Sa cible depuis toujours : les musulmans qui sont quelque 200 000 millions. Il ne cesse de restreindre leurs droits et laissent les Hindous, la police et l’administration s’attaquer à eux en toute impunité. Ces derniers jours, il a répété que si le Congrès arrive au pouvoir, les musulmans pourront « s’emparer de vos bijoux de famille et de vos titres de propriété ». Pour lui, les minorités religieuses ( il y a aussi une trentaine de millions de chrétiens) ne sont que des « corps étrangers », des ”infiltrés” qui nuisent à l’Inde qu’il veut rebaptiser Bharat, nom des anciens textes hindous. Depuis des années, il réécrit l’histoire pour effacer l’empire moghol, les siècles des empereurs musulmans qui ont gouverné l’Inde de 1526 à 1857.

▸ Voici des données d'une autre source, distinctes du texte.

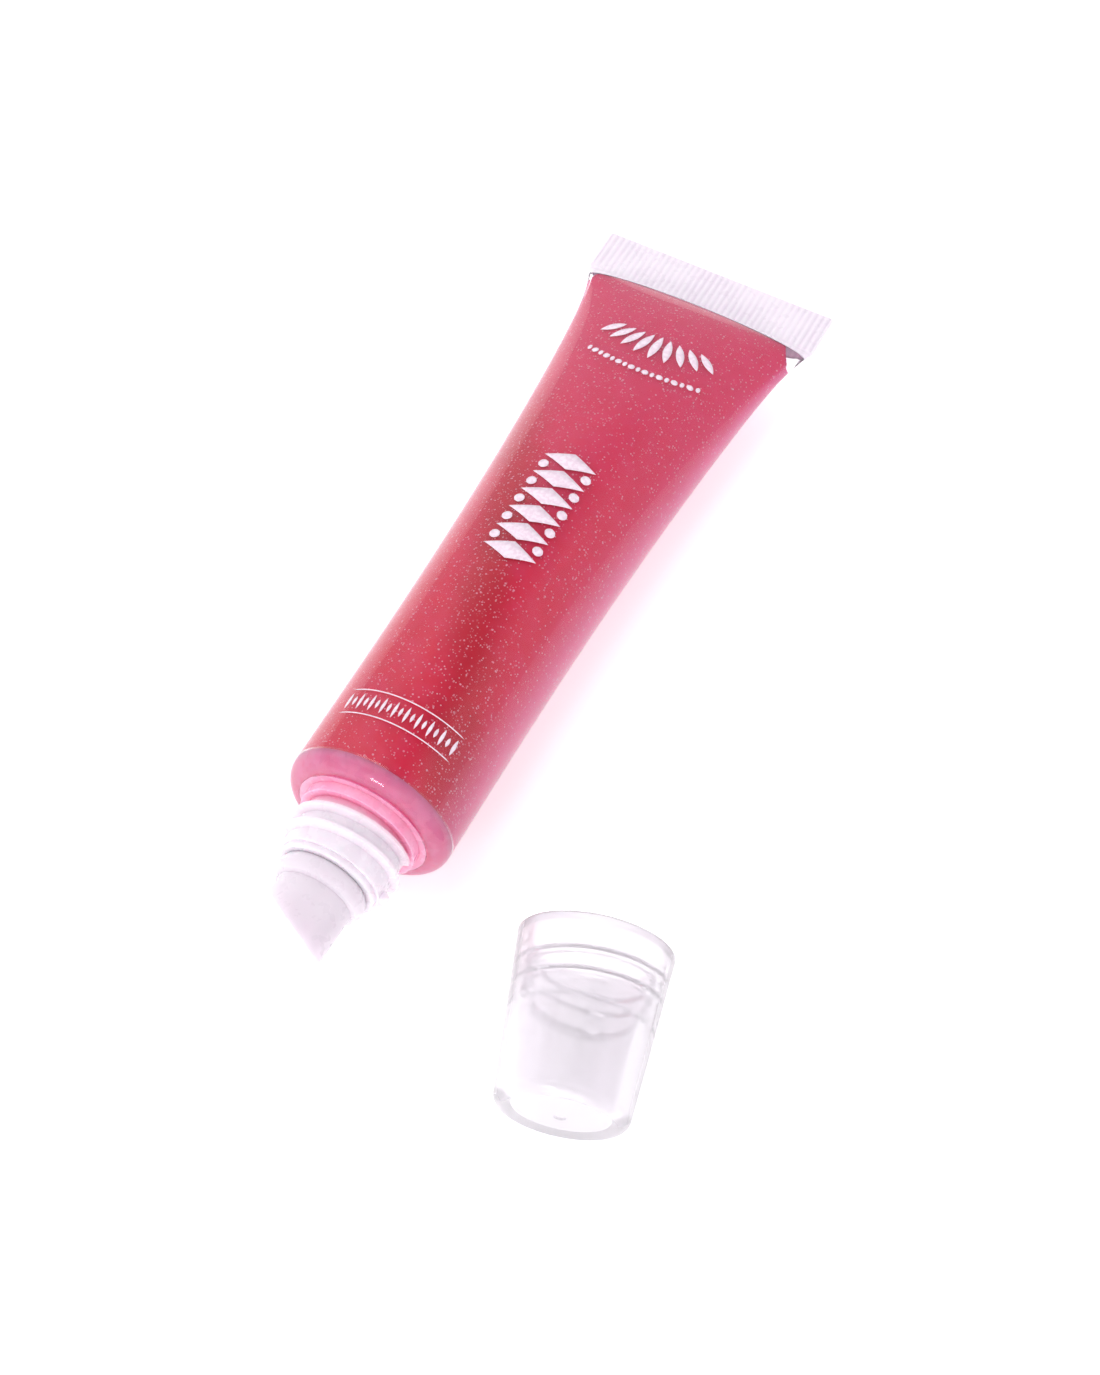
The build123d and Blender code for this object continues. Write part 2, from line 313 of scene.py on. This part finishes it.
def pressed_seal_finish():
    """The film where the hot jaws pressed it: whitish and hazy, with shade painted darker down the grooves.
    """
    seal = Finish("pressed_seal", IOR=1.47, Subsurface_Weight=0.6, Subsurface_Scale=0.3 * MM,
                  Subsurface_Radius=(1.0, 0.85, 0.95))
    spot = seal.add("ShaderNodeSeparateXYZ", Vector=seal.place())
    ribs = seal.math("MULTIPLY_ADD", spot.outputs[0], RIBS_PER_METRE, SEAL_RIBS / 2 - HEAD.x * RIBS_PER_METRE)
    # Painted shade: the grooves between the ribs are painted darker, patchily
    painted_groove_shade = seal.math("PINGPONG", seal.math("MULTIPLY", ribs, 2.0), 1.0)
    patchy = seal.span(seal.noise(260.0, 4.0), 0.35, 0.7, 0.25, 1.0)
    painted_groove_shade = seal.math("MULTIPLY", painted_groove_shade, patchy)
    seal.feed(seal.shader, "Base Color", seal.mix(painted_groove_shade, (0.880, 0.825, 0.885, 1), (0.770, 0.700, 0.780, 1)))
    seal.feed(seal.shader, "Roughness", seal.span(seal.noise(900.0), 0.3, 0.7, 0.25, 0.4))
    return seal.material


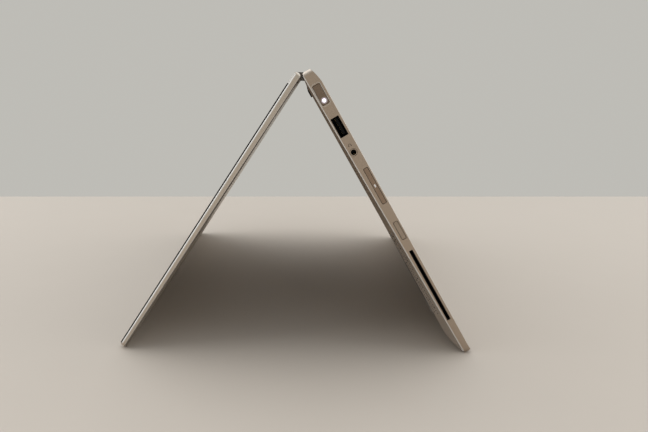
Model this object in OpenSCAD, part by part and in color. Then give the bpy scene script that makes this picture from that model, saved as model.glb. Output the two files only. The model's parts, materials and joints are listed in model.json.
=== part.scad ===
/* [Overall] */
// Width of the computer, side to side
body_w = 325; // [316:1:340]
// Depth of the base, from its hinge end to its front edge
base_len = 218; // [216:1:230]
// Thickness of the base, from the deck to the underside
base_t = 10; // [9.8:0.1:12]
// Thickness of the lid, from its back to the face of the gasket
lid_t = 4.9; // [4.8:0.1:6]
// Angle that the lid is opened to, counted from closed
open_angle = 296.7; // [285:0.1:310]
// Gap left over the deck by the closed lid, and over the feet by the folded one
closed_gap = 0.15; // [0.1:0.05:0.5]

/* [Base shell] */
// Thickness of the deck
deck_t = 1.4; // [1.2:0.1:1.5]
// Thickness of the bottom cover
cover_t = 1.1; // [0.8:0.1:1.2]
// Thickness of the side walls
wall_t = 2; // [1.4:0.1:2.4]
// Height of the upright side face at the hinge end
side_h_rear = 8.85; // [8.6:0.05:9.2]
// Height of the upright side face at the front edge
side_h_front = 4.9; // [4.6:0.1:6]
// Slope of the undercut below the side face, from level
undercut_angle = 35; // [28:1:50]
// Radius of the front corners, seen from above
corner_front_r = 5; // [4:0.5:11]
// Radius of the hinge-end corners, seen from above
corner_rear_r = 3; // [1:0.5:5]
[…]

S’il obtient quatre cinquièmes des 543 sièges de députés, on lui prête l’intention de modifier le code civil afin de faire des musulmans et des chrétiens des citoyens de seconde zone.
Le journaliste et auteur indien Salil Tripathi qui s’est penché sur le parcours de l’Inde de Modi, écrit : « L’Inde est-elle toujours la plus grande démocratie du monde ? C’est une bonne question. Disons que c’est un grand pays où il y a souvent des élections ». D’autres parlent d’une « autocratie électorale ».